Rather than evaluating the likelihood with a single value of theta, the Bayesian approach aims to compute the correct answer which, as we saw in the slides, should be the average likelihood (where the average is taken over the posterior distribution). The average, is calculated via a complicated integral, which we approximate with samples using MCMC. To draw the samples, we first write our NumPyro model:

In [None]:
# note: there are more "elegant" ways of writing the model below, 
# but I'm aiming for readibility
def logistic_regression(X, y=None):
    n_obs, n_dims = X.shape
    # Let's use the same prior as the one sklearn uses:
    w = numpyro.sample("w", dist.Normal(0, 1).expand((n_dims,)))
    
    # This is the likelihood. The `obs` argument allows this model
    # to be used on unseen data. But we will not cover that syntax here.
    numpyro.sample("y", dist.BernoulliLogits(X @ w), obs=y)

In [None]:
mcmc_kwargs = dict(num_warmup=2000, num_samples=2000, num_chains=NUM_CPUS)
mcmc = MCMC(NUTS(logistic_regression), **mcmc_kwargs)
mcmc.run(seed, X=X, y=y)

The samples are stored inside the mcmc  object. We can print a summary of the samples drew:

In [None]:
mcmc.print_summary()

The mean of the coefficients does not agree with the values obtained by sklearn, but they shouldn't anyway: The mean  and the mode  are different quantities.
When we run MCMC, though, we don't just get the means. We obtain the full distribution:

In [None]:
w_samples = mcmc.get_samples()["w"]

In [None]:
w_samples

In [None]:
f, axes = plt.subplots(1, 2, figsize=(13, 5), sharey=True, sharex=True)
axes[0].hist(w_samples[:,0], density=True, bins=30)
axes[1].hist(w_samples[:, 1], density=True, bins=30)
axes[0].set_title("$W_1$ distribution")
axes[1].set_title("$W_2$ distribution")
plt.show()

Or if you want to see the joint distribution

In [None]:
from seaborn import jointplot

In [None]:
jointplot(*w_samples.T, alpha=0.05);

Now, numpyro provides a nice api for making predictions on new data once the samples are available. However, for the sake of making this notebook as didactical as possible, I'm going to manually do what numpyro would do for you.

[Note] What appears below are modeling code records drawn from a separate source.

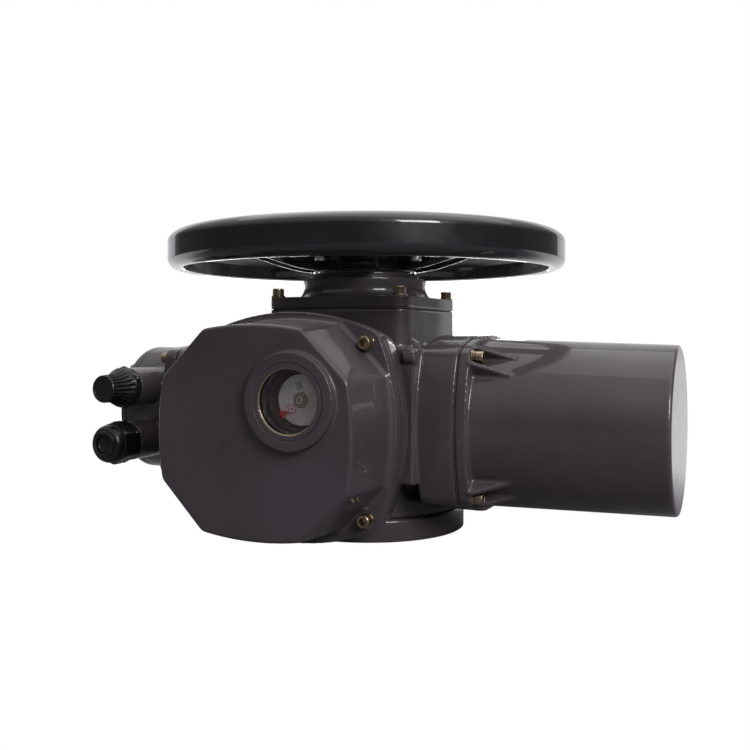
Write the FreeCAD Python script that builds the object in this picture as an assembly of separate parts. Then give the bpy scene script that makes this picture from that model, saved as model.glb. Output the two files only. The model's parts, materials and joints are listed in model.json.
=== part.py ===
"""Multi-turn electric valve actuator, an assembly of separate pieces.

Frame: millimetres, +Z up along the output and handwheel axis, origin at the centre of
the face that bolts onto the valve. +X points along the motor, -Y towards the electrical
cover with its window, -X towards the terminal compartment.
"""
import FreeCAD, Part
import math
import os
from FreeCAD import Placement, Rotation, Vector

os.makedirs("parts", exist_ok=True)

UP = (0, 0, 1)
DOWN = (0, 0, -1)
FRONT = (0, -1, 0)
BACK = (0, 1, 0)
RIGHT = (1, 0, 0)
LEFT = (-1, 0, 0)

# ---------------------------------------------------------------- driving dimensions
# Axes
AXIS_Z = 96.5                 # height of motor, worm, cover and terminal axes
MOTOR_Y = -21.5               # motor and terminal compartment axis
CENTRE_DISTANCE = 56.0        # worm axis to output axis
WORM_Y = -CENTRE_DISTANCE

# Valve flange, ISO 5210 F14
FLANGE_R = 89.0
FLANGE_T = 18.3
FLANGE_PCD = 140.0
FLANGE_HOLE_R = 7.0           # M16 tapping
SPIGOT_R = 50.0
SPIGOT_DEPTH = 5.0
FOOT_R = 86.5
FOOT_TOP = 34.0
FOOT_LEDGE = 6.0              # flat edge of the foot round its slope
FOOT_SLOPE = 20.0
EDGE_STEP = 1.5               # small step on the flange's upper edge
BASE_BORE_R = 36.0
BASE_SEAL_R = 44.0
BASE_SEAL_SEAT = 8.0
BASE_SCREW = (4.0, 22.0)      # radius and length
BASE_HEAD = (6.5, 8.0)        # radius and height
BASE_SINK = (6.8, 9.0)        # radius and depth of the counterbore
FOOT_SCREW_R = 78.0           # radius of the circle of base screws

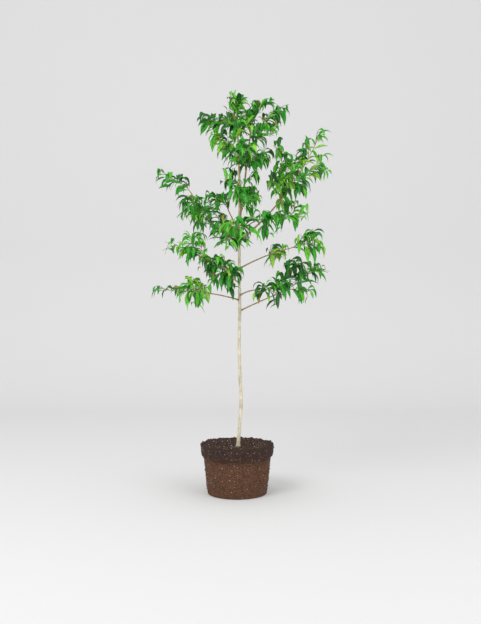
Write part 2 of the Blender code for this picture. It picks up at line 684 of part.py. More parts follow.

Say, for instance, that we want to make a prediction for a new point `x=(2, 0.5)`

Then we do:

In [None]:
x_new_ = (2, 0.5)
likelihoods = []
for w in w_samples:
    lkhood = 1 - logistic(x_new_ @ w)
    likelihoods.append(lkhood)

The value we should predict is then given by np.mean(likelihoods) :

In [None]:
np.mean(likelihoods)

Let's now do it for every point on the test set:

In [None]:
bayesian_y_pred = np.zeros(X_test.shape[0])
for i, x_new in enumerate(X_test):
    p = 1 - logistic(x_new @ w_samples.T) # resulting likelihood for every sample
    bayesian_y_pred[i] = np.mean(p)

Let's look at the prediction boundary:

In [None]:
fig, ax = plt.subplots(figsize=(10, 8))
ax.set_title("Bayesian Logistic Regression")
contour = ax.contourf(X1, X2, bayesian_y_pred.reshape(*X1.shape), cmap='RdYlBu', levels=11)
ax.plot(*X[:5].T, 'o', ms=12, mec='w')
ax.plot(*X[5:].T, "o", ms=12, mec='w')
cbar = plt.colorbar(contour, ax=ax)
ax.set(xlabel='$x_1$', ylabel='$x_2$')
cbar.ax.set_ylabel('Average Probability of $y=0$')
plt.show()

A cool feature available to Bayesian models, is that we can also inspect the how much the predictions vary across samples -- hence serving as indicator for "model uncertainty":

In [None]:
y_pred_uncertainty = np.zeros(X_test.shape[0])
for i, x_new in enumerate(X_test):
    p = 1 - logistic(x_new @ w_samples.T) # resulting likelihood for every sample
    y_pred_uncertainty[i] = np.std(p) # notice the difference to previous calculation.

In [None]:
fig, ax = plt.subplots(figsize=(10, 8))
ax.set_title("Bayesian Logistic Regression")
contour = ax.contourf(X1, X2, y_pred_uncertainty.reshape(*X1.shape), cmap='magma_r', levels=10)
ax.plot(*X[:5].T, 'o', ms=12, mec='w')
ax.plot(*X[5:].T, "o", ms=12, mec='w')
cbar = plt.colorbar(contour, ax=ax)
ax.set(xlabel='$x_1$', ylabel='$x_2$')
cbar.ax.set_ylabel('Std. deviation of predicted proba')
plt.show()

This is showing the regions of space where predictions are reliable. Basically, away from the data there is too much uncertainty and you shouldn't trust the predictions. It is extremely difficult to get a similar insight from a traditional ML model.